## TASK STATEMENT
Repeat the entire listing exactly as written.

## DATA EXCERPT

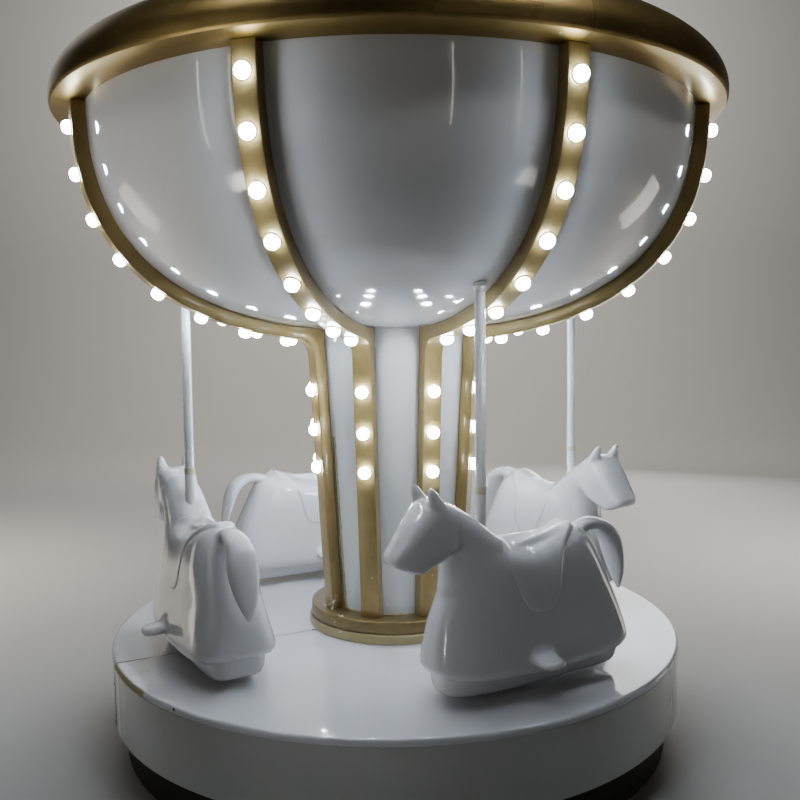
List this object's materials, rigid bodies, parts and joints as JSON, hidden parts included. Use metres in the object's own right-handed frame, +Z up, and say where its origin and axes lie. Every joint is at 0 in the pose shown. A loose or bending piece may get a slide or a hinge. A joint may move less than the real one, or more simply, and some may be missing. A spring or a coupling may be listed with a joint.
{
  "type": "carousel",
  "caption": "Children's fairground carousel: one turning deck, column and lamp-studded bowl canopy on a still plinth, with moulded horses fixed on poles.",
  "frame": {"origin": "on the floor, on the carousel's turning axis", "axes": "+Z up along the turning axis; -Y towards the side seen from the front; +X to that viewer's right"},
  "size_m": [2.6032, 2.6032, 2.668],
  "materials": {
    "gloss_white": "glossy white gelcoat on glass fibre",
    "gilt": "satin antique gold paint",
    "cream_gilt": "satin pale gold paint",
    "plinth_black": "matt black paint",
    "steel": "grey machine paint"
  },
  "bodies": {
    "ground": {"plinth": "plinth_black", "slewing_bearing": "steel"},
    "turntable": {"turntable_hub": "steel", "deck_front_half": "gloss_white", "deck_back_half": "gloss_white", "skirt_panel_1": "gloss_white", "skirt_panel_2": "gloss_white", "column_foot_lower": "cream_gilt", "column_foot_upper": "gilt", "column_shell": "gloss_white", "canopy_panel_1": "gloss_white", "canopy_rib_1": "gilt", "column_rib_1": "gilt", "canopy_panel_2": "gloss_white", "canopy_rib_2": "gilt", "column_rib_2": "gilt", "canopy_panel_3": "gloss_white", "canopy_rib_3": "gilt", "column_rib_3": "gilt", "canopy_panel_4": "gloss_white", "canopy_rib_4": "gilt", "column_rib_4": "gilt", "canopy_panel_5": "gloss_white", "canopy_rib_5": "gilt", "column_rib_5": "gilt", "canopy_panel_6": "gloss_white", "canopy_rib_6": "gilt", "column_rib_6": "gilt", "canopy_panel_7": "gloss_white", "canopy_rib_7": "gilt", "column_rib_7": "gilt", "canopy_panel_8": "gloss_white", "canopy_rib_8": "gilt", "column_rib_8": "gilt", "rim_piece_1": "gilt", "rim_piece_2": "gilt", "rim_piece_3": "gilt", "rim_piece_4": "gilt", "canopy_roof": "gloss_white", "horse_1_body": "gloss_white", "horse_1_tray": "gloss_white", "horse_1_pole": "gloss_white", "horse_2_body": "gloss_white", "horse_2_tray": "gloss_white", "horse_2_pole": "gloss_white", "horse_3_body": "gloss_white", "horse_3_tray": "gloss_white", "horse_3_pole": "gloss_white", "horse_4_body": "gloss_white", "horse_4_tray": "gloss_white", "horse_4_pole": "gloss_white"}
  },
  "joints": [
    {"name": "turntable_spin", "type": "hinge", "parent": "ground", "child": "turntable", "pos_m": [0, 0, 0.3], "axis": [0, 0, 1], "continuous": true}
  ]
}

## CORRECT RESULT
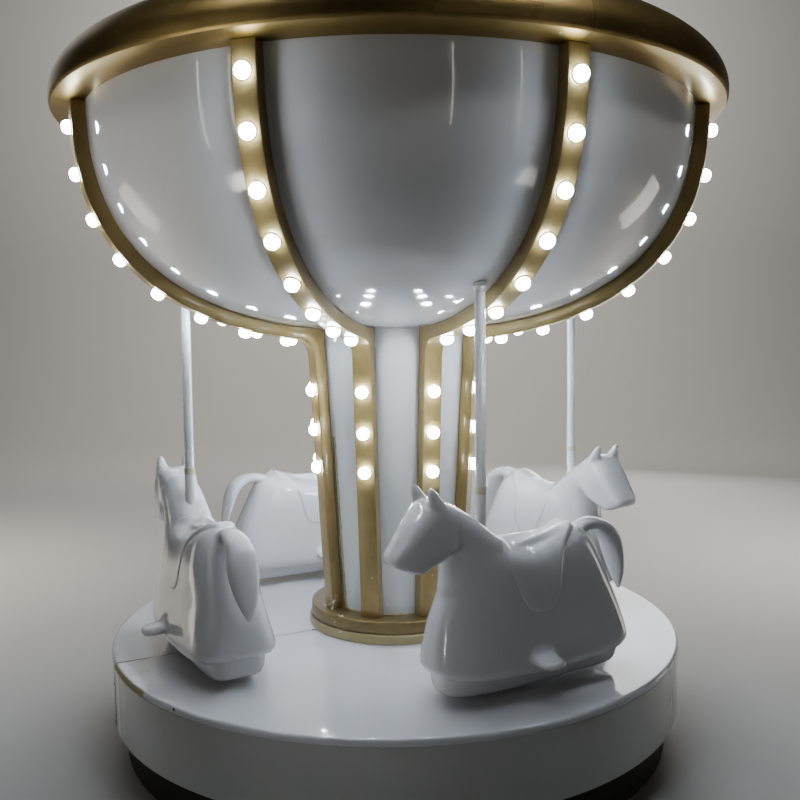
List this object's materials, rigid bodies, parts and joints as JSON, hidden parts included. Use metres in the object's own right-handed frame, +Z up, and say where its origin and axes lie. Every joint is at 0 in the pose shown. A loose or bending piece may get a slide or a hinge. A joint may move less than the real one, or more simply, and some may be missing. A spring or a coupling may be listed with a joint.
{
  "type": "carousel",
  "caption": "Children's fairground carousel: one turning deck, column and lamp-studded bowl canopy on a still plinth, with moulded horses fixed on poles.",
  "frame": {"origin": "on the floor, on the carousel's turning axis", "axes": "+Z up along the turning axis; -Y towards the side seen from the front; +X to that viewer's right"},
  "size_m": [2.6032, 2.6032, 2.668],
  "materials": {
    "gloss_white": "glossy white gelcoat on glass fibre",
    "gilt": "satin antique gold paint",
    "cream_gilt": "satin pale gold paint",
    "plinth_black": "matt black paint",
    "steel": "grey machine paint"
  },
  "bodies": {
    "ground": {"plinth": "plinth_black", "slewing_bearing": "steel"},
    "turntable": {"turntable_hub": "steel", "deck_front_half": "gloss_white", "deck_back_half": "gloss_white", "skirt_panel_1": "gloss_white", "skirt_panel_2": "gloss_white", "column_foot_lower": "cream_gilt", "column_foot_upper": "gilt", "column_shell": "gloss_white", "canopy_panel_1": "gloss_white", "canopy_rib_1": "gilt", "column_rib_1": "gilt", "canopy_panel_2": "gloss_white", "canopy_rib_2": "gilt", "column_rib_2": "gilt", "canopy_panel_3": "gloss_white", "canopy_rib_3": "gilt", "column_rib_3": "gilt", "canopy_panel_4": "gloss_white", "canopy_rib_4": "gilt", "column_rib_4": "gilt", "canopy_panel_5": "gloss_white", "canopy_rib_5": "gilt", "column_rib_5": "gilt", "canopy_panel_6": "gloss_white", "canopy_rib_6": "gilt", "column_rib_6": "gilt", "canopy_panel_7": "gloss_white", "canopy_rib_7": "gilt", "column_rib_7": "gilt", "canopy_panel_8": "gloss_white", "canopy_rib_8": "gilt", "column_rib_8": "gilt", "rim_piece_1": "gilt", "rim_piece_2": "gilt", "rim_piece_3": "gilt", "rim_piece_4": "gilt", "canopy_roof": "gloss_white", "horse_1_body": "gloss_white", "horse_1_tray": "gloss_white", "horse_1_pole": "gloss_white", "horse_2_body": "gloss_white", "horse_2_tray": "gloss_white", "horse_2_pole": "gloss_white", "horse_3_body": "gloss_white", "horse_3_tray": "gloss_white", "horse_3_pole": "gloss_white", "horse_4_body": "gloss_white", "horse_4_tray": "gloss_white", "horse_4_pole": "gloss_white"}
  },
  "joints": [
    {"name": "turntable_spin", "type": "hinge", "parent": "ground", "child": "turntable", "pos_m": [0, 0, 0.3], "axis": [0, 0, 1], "continuous": true}
  ]
}